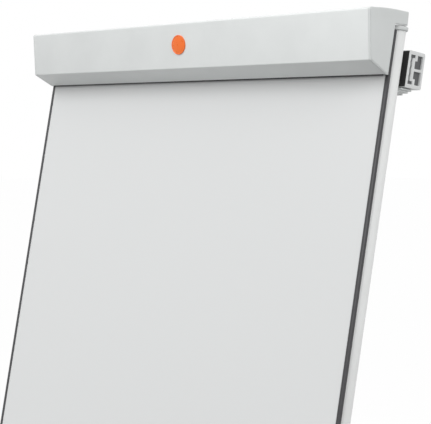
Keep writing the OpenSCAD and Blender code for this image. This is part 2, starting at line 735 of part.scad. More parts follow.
leg_tube(-1);  // leg_tube_left
leg_tube(1);  // leg_tube_right
tube_plugs();
head_rail();
cross_bar();
board_face();
board_core();
board_back();
board_trim_side(-1);  // board_trim_left
board_trim_side(1);  // board_trim_right
board_trim_ends();
board_bolts();
hinge_ears();
cover_hinge_pins();
hook_rail();
rear_bracket();
bracket_bolts();
rear_hinge_pin();
arm_carrier(-1);  // arm_carrier_left
arm_carrier(1);  // arm_carrier_right
carrier_spacers();
carrier_screws();
arm_guides(-1);  // arm_guides_left
arm_guides(1);  // arm_guides_right
pen_tray();
tray_end(-1);  // tray_end_left
tray_end(1);  // tray_end_right
tray_brackets();
tray_screws();
leg_clamp(-1);  // leg_clamp_left
leg_clamp(1);  // leg_clamp_right
leg_clamp_rear();
clamp_pins_front();
clamp_pin_rear();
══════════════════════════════
Restate the data above exactly, keeping each word as it stands.

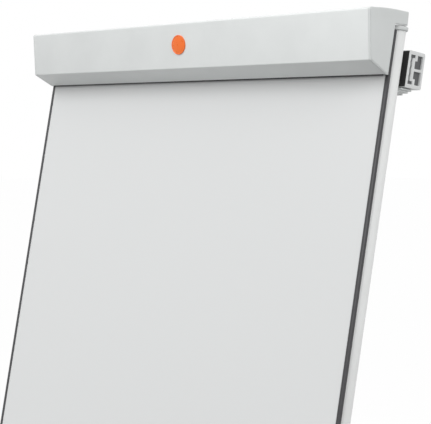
Keep writing the OpenSCAD and Blender code for this image. This is part 2, starting at line 735 of part.scad. More parts follow.
leg_tube(-1);  // leg_tube_left
leg_tube(1);  // leg_tube_right
tube_plugs();
head_rail();
cross_bar();
board_face();
board_core();
board_back();
board_trim_side(-1);  // board_trim_left
board_trim_side(1);  // board_trim_right
board_trim_ends();
board_bolts();
hinge_ears();
cover_hinge_pins();
hook_rail();
rear_bracket();
bracket_bolts();
rear_hinge_pin();
arm_carrier(-1);  // arm_carrier_left
arm_carrier(1);  // arm_carrier_right
carrier_spacers();
carrier_screws();
arm_guides(-1);  // arm_guides_left
arm_guides(1);  // arm_guides_right
pen_tray();
tray_end(-1);  // tray_end_left
tray_end(1);  // tray_end_right
tray_brackets();
tray_screws();
leg_clamp(-1);  // leg_clamp_left
leg_clamp(1);  // leg_clamp_right
leg_clamp_rear();
clamp_pins_front();
clamp_pin_rear();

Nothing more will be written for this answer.